Immigrants' Rights Clinic Wins Cases for Individuals Facing Deportation
New York, June 22, 2015—Columbia Law School Professor Elora Mukherjee and students in the Immigrants’ Rights Clinic have won four recent cases for detained individuals facing deportation, pulling together vast amounts of evidence in short periods of time to prove their clients’ claims.
The clinic secured asylum for two bisexual Nigerian men persecuted for their sexuality and Christian faith, and rulings withholding deportation—a finding that requires a higher standard of evidence—for Suny, a Honduran woman targeted in her country for protesting police corruption and Bilma, another Honduran woman who survived intimate partner violence.
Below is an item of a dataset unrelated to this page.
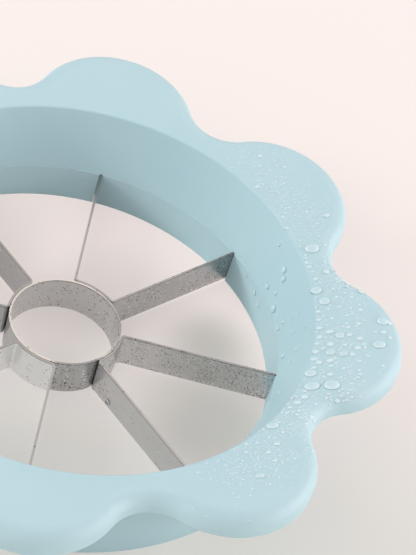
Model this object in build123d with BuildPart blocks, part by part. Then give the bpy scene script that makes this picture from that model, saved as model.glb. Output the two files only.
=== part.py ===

Mukherjee also won asylum for Bilma’s 6-year-old daughter, Alison, and is currently representing Angelo, Suny’s 8-year-old son.
Professor Elora Mukherjee and students won asylum for 6-year-old Alison and a ruling withholding deportation for Alison's mother Bilma, who had been detained at the country's largest family detention center in Dilley, Texas. |
The cases show the clinic’s nationwide impact: The Nigerian men were detained at the Elizabeth Detention Center in New Jersey; the women were held with their children at the country’s largest family detention center in Dilley, Texas. Under Mukherjee’s leadership, the Immigrants’ Rights Clinic, which launched last fall, has been at the forefront of efforts to provide representation to individuals in both facilities. Mukherjee and her students were the first advocates to provide pro bono counsel to immigrants in Dilley.